## Task description
Records follow. Pull out every line that contains "handed".

## Entries supplied
***
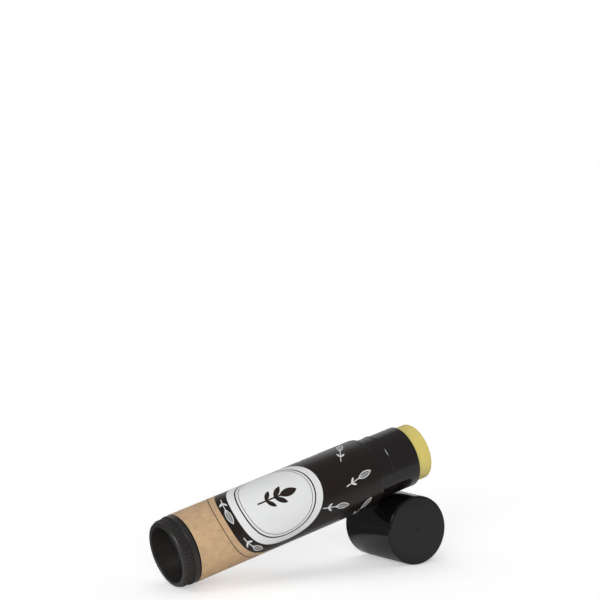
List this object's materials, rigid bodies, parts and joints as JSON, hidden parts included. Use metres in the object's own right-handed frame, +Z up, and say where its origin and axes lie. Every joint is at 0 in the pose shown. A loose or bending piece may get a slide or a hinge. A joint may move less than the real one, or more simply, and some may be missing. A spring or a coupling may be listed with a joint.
{
  "type": "lip balm stick",
  "caption": "Twist-up lip balm stick, open and leaning on its removed cap, with a ribbed thumbwheel, a threaded spindle, a carrier and a label wrap.",
  "frame": {"origin": "on the table, under the middle of the bounding box of the stick and its cap", "axes": "+X along the stick from the thumbwheel towards the balm, seen from above; +Y roughly along the lying cap towards its mouth; +Z up"},
  "size_m": [0.0712, 0.0182, 0.0315],
  "materials": {
    "cap_plastic": "polished black polypropylene",
    "barrel_plastic": "glossy black polypropylene",
    "label_paper": "printed kraft paper under a thin satin film, black field with a tan band",
    "wheel_plastic": "satin black polypropylene",
    "inner_plastic": "natural white moulded plastic",
    "balm_wax": "soft pale yellow beeswax balm"
  },
  "bodies": {
    "cap": {"cap": "cap_plastic"},
    "barrel": {"barrel": "barrel_plastic", "label": "label_paper"},
    "thumbwheel": {"thumbwheel": "wheel_plastic", "spindle": "inner_plastic"},
    "carrier": {"carrier": "inner_plastic", "balm": "balm_wax"}
  },
  "joints": [
    {"name": "stick_lift", "type": "slide", "parent": "cap", "child": "barrel", "axis": [0, 0, 1], "range_m": [0, 0.06]},
    {"name": "thumbwheel_turn", "type": "hinge", "parent": "barrel", "child": "thumbwheel", "pos_m": [-0.03182, -0.00111, 0.0078], "axis": [0.9646, 0, 0.2639], "range_deg": [-480, 4428]},
    {"name": "carrier_travel", "type": "slide", "parent": "barrel", "child": "carrier", "axis": [0.9646, 0, 0.2639], "range_m": [-0.004, 0.0369]}
  ],
  "couplings": [
    {"joint": "thumbwheel_turn", "follows": "carrier_travel", "rad_per_m": 2094.4}
  ]
}
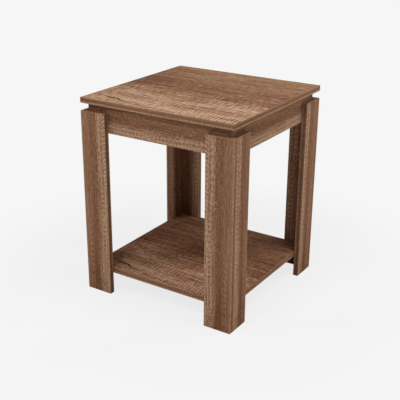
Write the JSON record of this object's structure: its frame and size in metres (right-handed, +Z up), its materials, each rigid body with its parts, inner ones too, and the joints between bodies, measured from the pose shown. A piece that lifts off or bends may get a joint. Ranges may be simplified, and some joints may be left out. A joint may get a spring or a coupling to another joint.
{
  "type": "end table",
  "caption": "Square end table with a thin top over a shadow gap, an apron frame, L-section corner legs and a square lower shelf close to the floor.",
  "frame": {"origin": "on the floor, at the centre of the footprint", "axes": "+Z up, -Y the front, +X to the right seen from the front"},
  "size_m": [0.5, 0.5, 0.595],
  "materials": {
    "decor_board": "matt wood-decor foil on particleboard, brown oak with saw marks",
    "decor_edging": "matt wood-decor edging strip",
    "beech_dowel": "bare beech",
    "bolt_steel": "zinc-plated steel",
    "cam_zinc": "die-cast zinc",
    "screw_steel": "zinc-plated steel"
  },
  "bodies": {
    "root": {"apron_back": "decor_board", "apron_back_edging": "decor_edging", "apron_cam_bolts": "bolt_steel", "apron_cam_locks": "cam_zinc", "apron_dowels": "beech_dowel", "apron_front": "decor_board", "apron_front_edging": "decor_edging", "apron_left": "decor_board", "apron_left_edging": "decor_edging", "apron_right": "decor_board", "apron_right_edging": "decor_edging", "leg_back_left_face": "decor_board", "leg_back_left_face_edging_corner": "decor_edging", "leg_back_left_face_edging_inner": "decor_edging", "leg_back_left_face_edging_top": "decor_edging", "leg_back_left_side": "decor_board", "leg_back_left_side_edging_inner": "decor_edging", "leg_back_left_side_edging_top": "decor_edging", "leg_back_right_face": "decor_board", "leg_back_right_face_edging_corner": "decor_edging", "leg_back_right_face_edging_inner": "decor_edging", "leg_back_right_face_edging_top": "decor_edging", "leg_back_right_side": "decor_board", "leg_back_right_side_edging_inner": "decor_edging", "leg_back_right_side_edging_top": "decor_edging", "leg_dowels": "beech_dowel", "leg_face_screws": "screw_steel", "leg_front_left_face": "decor_board", "leg_front_left_face_edging_corner": "decor_edging", "leg_front_left_face_edging_inner": "decor_edging", "leg_front_left_face_edging_top": "decor_edging", "leg_front_left_side": "decor_board", "leg_front_left_side_edging_inner": "decor_edging", "leg_front_left_side_edging_top": "decor_edging", "leg_front_right_face": "decor_board", "leg_front_right_face_edging_corner": "decor_edging", "leg_front_right_face_edging_inner": "decor_edging", "leg_front_right_face_edging_top": "decor_edging", "leg_front_right_side": "decor_board", "leg_front_right_side_edging_inner": "decor_edging", "leg_front_right_side_edging_top": "decor_edging", "leg_side_screws": "screw_steel", "shelf": "decor_board", "shelf_cam_bolts": "bolt_steel", "shelf_cam_locks": "cam_zinc", "shelf_dowels": "beech_dowel", "shelf_edging_back": "decor_edging", "shelf_edging_front": "decor_edging", "shelf_edging_left": "decor_edging", "shelf_edging_right": "decor_edging", "table_top": "decor_board", "table_top_edging_back": "decor_edging", "table_top_edging_front": "decor_edging", "table_top_edging_left": "decor_edging", "table_top_edging_right": "decor_edging", "top_cam_bolts": "bolt_steel", "top_cam_locks": "cam_zinc", "top_dowels": "beech_dowel"}
  },
  "joints": []
}
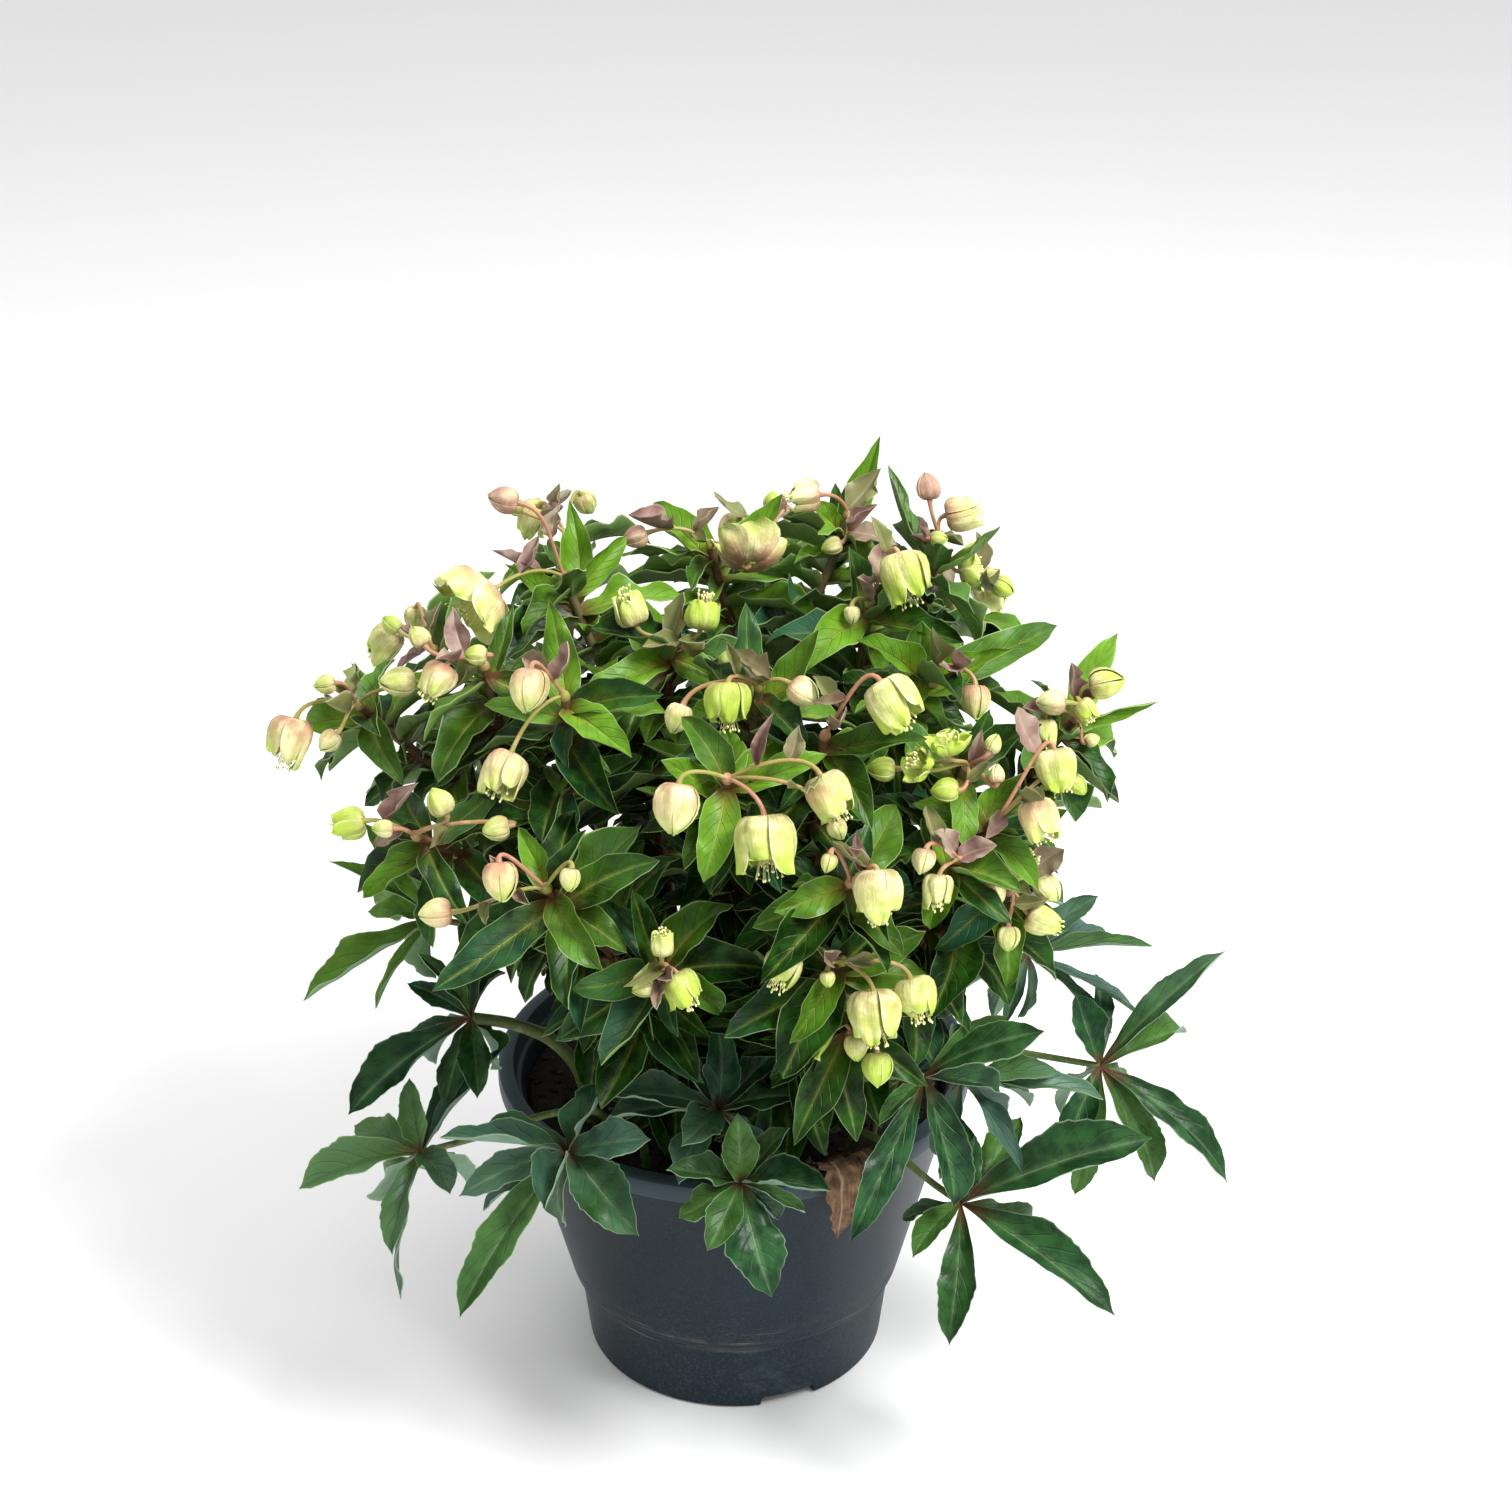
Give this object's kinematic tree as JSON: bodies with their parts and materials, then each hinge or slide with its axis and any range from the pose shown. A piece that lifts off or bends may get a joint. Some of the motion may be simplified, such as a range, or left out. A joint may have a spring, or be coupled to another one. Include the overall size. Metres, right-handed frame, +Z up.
{
  "type": "potted hellebore",
  "caption": "Bushy evergreen perennial with toothed leaf fans and nodding cream-green cups on leafy stems, planted in a round tapered nursery pot that stands on its foot",
  "frame": {"origin": "the middle of the pot's foot, on the surface that it stands on", "axes": "+Z runs up the pot's axis, -Y faces the viewer that the fullest side is turned to, and +X is to that viewer's right"},
  "size_m": [0.4397, 0.3685, 0.4502],
  "materials": {
    "pot": "matte moulded plastic, slate blue-grey",
    "soil": null,
    "leaf": "smooth glossy leaf on firm stems",
    "leaflet": "leathery blue-green leaflet",
    "bloom": "soft satin sepals, cream to yellow-green with a pink flush",
    "withered": "dry crumpled leaf"
  },
  "bodies": {
    "root": {"cyme_a": "bloom", "cyme_b": "bloom", "cyme_back_a": "bloom", "cyme_back_b": "bloom", "cyme_back_c": "bloom", "cyme_back_d": "bloom", "cyme_c": "bloom", "cyme_d": "bloom", "cyme_e": "bloom", "cyme_f": "bloom", "cyme_g": "bloom", "cyme_h": "bloom", "cyme_i": "bloom", "cyme_j": "bloom", "cyme_k": "bloom", "cyme_l": "bloom", "cyme_m": "bloom", "cyme_n": "bloom", "cyme_o": "bloom", "cyme_p": "bloom", "cyme_q": "bloom", "cyme_r": "bloom", "cyme_s": "bloom", "cyme_t": "bloom", "cyme_u": "bloom", "cyme_v": "bloom", "cyme_w": "bloom", "cyme_x": "bloom", "fan_back": "leaflet", "fan_back_left": "leaflet", "fan_back_right": "leaflet", "fan_front": "leaflet", "fan_front_inner": "leaflet", "fan_front_left": "leaflet", "fan_front_right": "leaflet", "fan_left": "leaflet", "fan_left_high": "leaflet", "fan_left_low": "leaflet", "fan_right": "leaflet", "fan_right_far": "leaflet", "fan_right_high": "leaflet", "fan_right_low": "leaflet", "pot": "pot", "soil": "soil", "stem_back": "leaf", "stem_front": "leaf", "stem_front_left": "leaf", "stem_front_right": "leaf", "stem_left": "leaf", "stem_left_back": "leaf", "stem_left_front": "leaf", "stem_left_top": "leaf", "stem_low_front": "leaf", "stem_right": "leaf", "stem_right_back": "leaf", "stem_right_front": "leaf", "stem_right_mid": "leaf", "stem_right_top": "leaf", "stem_top": "leaf", "withered_leaf": "withered"}
  },
  "joints": []
}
***
## Result
List this object's materials, rigid bodies, parts and joints as JSON, hidden parts included. Use metres in the object's own right-handed frame, +Z up, and say where its origin and axes lie. Every joint is at 0 in the pose shown. A loose or bending piece may get a slide or a hinge. A joint may move less than the real one, or more simply, and some may be missing. A spring or a coupling may be listed with a joint.
Write the JSON record of this object's structure: its frame and size in metres (right-handed, +Z up), its materials, each rigid body with its parts, inner ones too, and the joints between bodies, measured from the pose shown. A piece that lifts off or bends may get a joint. Ranges may be simplified, and some joints may be left out. A joint may get a spring or a coupling to another joint.
Give this object's kinematic tree as JSON: bodies with their parts and materials, then each hinge or slide with its axis and any range from the pose shown. A piece that lifts off or bends may get a joint. Some of the motion may be simplified, such as a range, or left out. A joint may have a spring, or be coupled to another one. Include the overall size. Metres, right-handed frame, +Z up.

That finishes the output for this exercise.